Since it is a food of the gods, cocoa can be considered a sacred plant. The Maya had a festival in April in which they sacrificed animals to the cacao god. Men used it as a ritualistic drink. They believed that it was toxic for women and children. That sounds more like sacrilege than sacred to me!

Monday, July 15, 2013

Cedrus Libani--Sacred Plant

This cedar is mentioned in the Bible 75 times. It was used in temples, palaces, ship masts, wardrobes, and chariots. It was also used to purify lepers and circumcise boys. According to the Psalms, the tree was created to glorify god and planted by god. So god planted the cedars to glorify himself? Didn't she plant everything? I'm confused!

Other cultures also used this tree. The Phoenicians used it to build ships and houses. The Egyptians used it in mummification. It was commonly exported. In fact, it was loved to death. Consequently, conservation efforts first started in CE 118 by Hadrian.

As you might guess, the Cedar of Lebanon is a national symbol of Lebanon and is on the flag of that country. Lebanon is called the Land of the Cedars sometimes.

The Cedar of Lebanon has been in use in gardens for hundreds of years. This one is in the UC Botanical Garden.

Saturday, July 13, 2013

Caterpillar Killers Almost Done

Just a few little tweaks and some color, and this will be done. My graphic artist did a great job illustrating the plants, animals and the pesticide bottle.
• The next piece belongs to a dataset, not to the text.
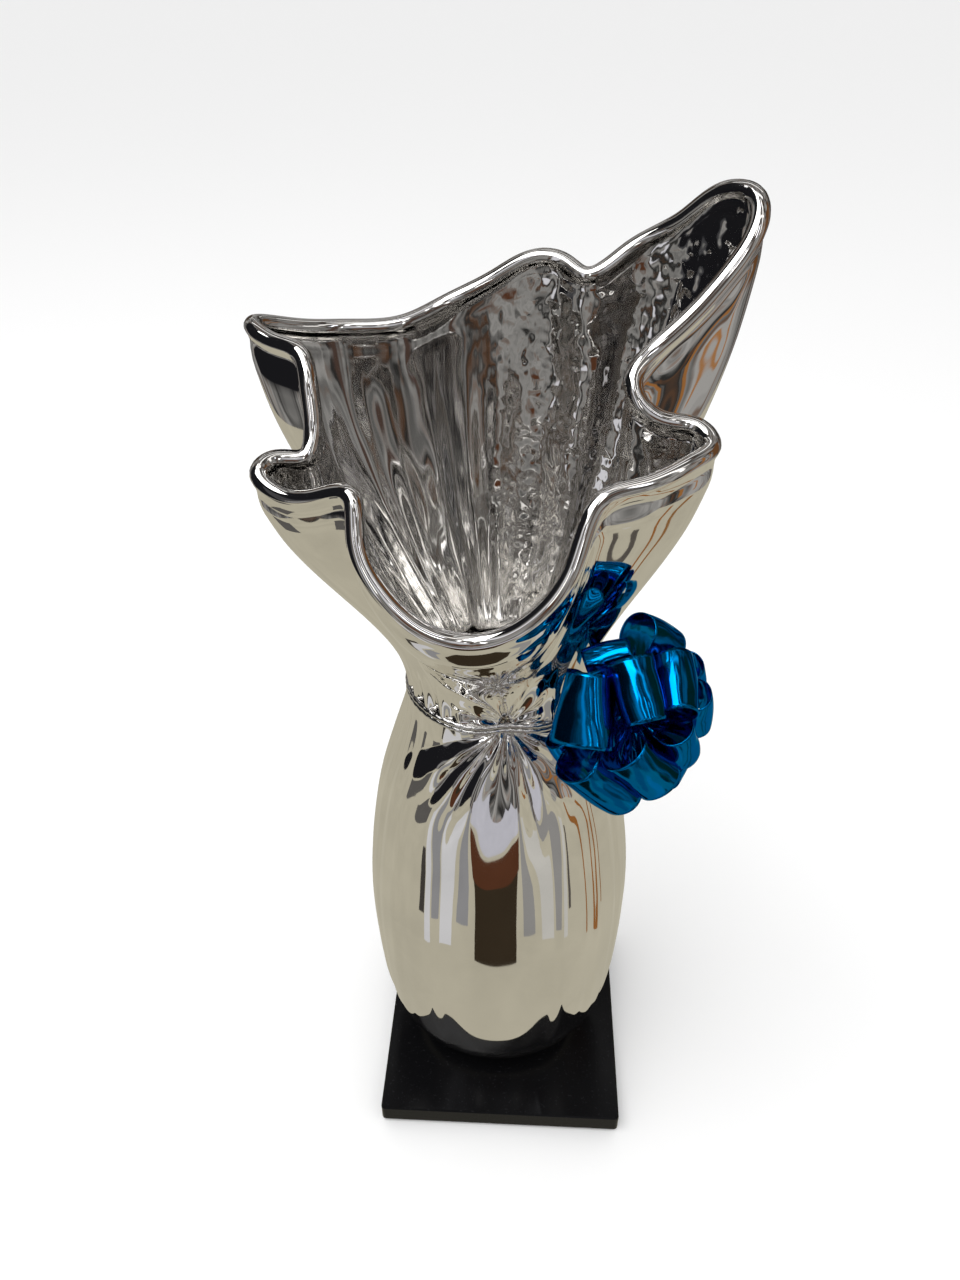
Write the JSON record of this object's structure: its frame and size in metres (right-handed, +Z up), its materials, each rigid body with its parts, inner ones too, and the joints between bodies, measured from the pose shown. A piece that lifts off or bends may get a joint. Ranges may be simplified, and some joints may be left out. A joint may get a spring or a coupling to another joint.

Now I have to figure out what to say about the different things that are enemies of butterfly larvae. Got any ideas?

Monday, July 8, 2013

Caterpillar Killers, Next Draft

So, I decided to use a spiral as a popup. Then of course it has to be passion vine with Gulf Fritillaries. Although, I suppose there are other possibilities, such as Pipevine Swallowtails on Aristolochia. Still pretty crude. But the idea is there.

Saturday, July 6, 2013

Caterpillar Killers

I've started working on a new papercraft. I am thinking of calling it Caterpillar Killers. I love the alliteration, but it seems rather harsh. Maybe Enemies of Caterpillars would be better. It will show a caterpillar on a plant, surrounded by things that could kill it: pesticides, birds, snakes, spiders, parasites, diseases, etc. This is the first try. It has a long ways to go!

Friday, July 5, 2013


My husband found this dragon fly inside on the floor this morning. I guess it came inside to die. I took it outside and put in on a bouquet on the back deck, and it is still there. Maybe I should try feeding it some insects, but I am just not that dedicated. I wonder what kind it is.